Building the Perfect Beast

The power of reason, the top of the heap
We're the ones who can kill the things we
Don't eat
...
And now the day is come
Soon he will be released
Glory hallelujah!
We're building the perfect beast
Don Henley [1984]
With apologies to Mr. Henley, who likely didn't anticipate his lyrics would apply to raccoons, this seems to be exactly what I'm doing lately with my trapping efforts. My wife thinks my motto should now be "Making Smarter Raccoons." I wouldn't disagree.

We're in a sort of arms race, the neighborhood raccoons and I. Every time I concoct a strategy to trap them, they create a countermeasure that defeats it. It's simultaneously humbling and -- I confess -- a bit amusing. If this was a TV game show -- say, Are You Smarter Than a Varmint -- I'd be exiting before the first commercial break.

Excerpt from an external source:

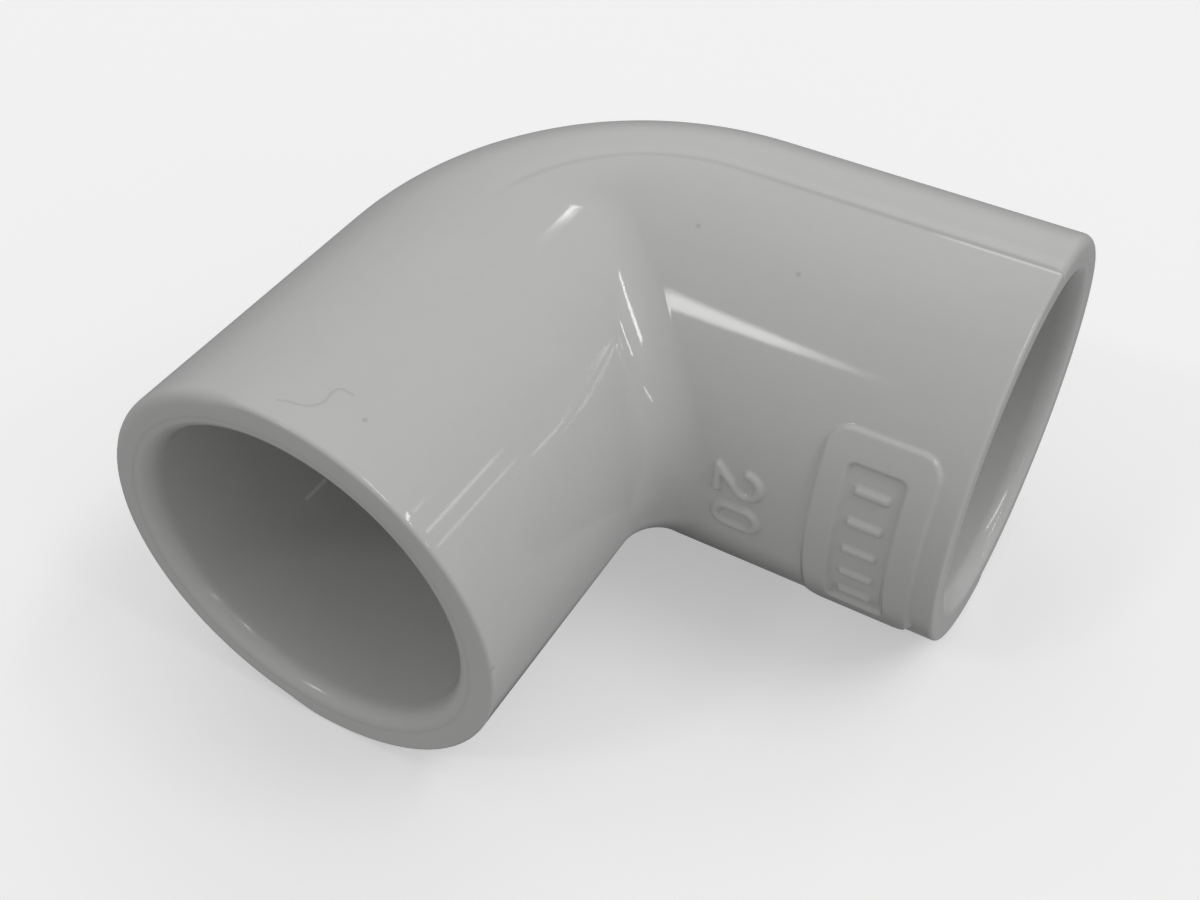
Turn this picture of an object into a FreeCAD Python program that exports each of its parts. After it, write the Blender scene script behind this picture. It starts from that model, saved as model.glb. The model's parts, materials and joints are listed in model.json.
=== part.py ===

I relearned this lesson earlier this week when I discovered that the sardine-baited trap I'd put out was (1) sprung, (b) empty, and (&*$$%) missing its sardines. It had obviously been rudely treated:

Empty raccoon trap

As you can see, the bungee cord that I used to keep the trap in place didn't accomplish its only assigned task. The entire trap had been shifted by something, and in the process the trapdoor was sprung. The can of sardines that had been placed beneath the trap and on top of the black mat was, of course, gone. (Alert Gazette readers will recall that I had started placing the bait under the trap instead of inside of it, because too many prospective prisoners had figured out how to abscond with it without tripping the trap...more "one-step-ahead hacking.")

I assumed the culprit was of a raccoonish persuasion, and the game camera footage proved my assumption. Shortly after baiting the trap, a raccoon appeared and got to work hacking my system.

Raccoons wear masks for good reason; they're thieves, and quite good at their thievery.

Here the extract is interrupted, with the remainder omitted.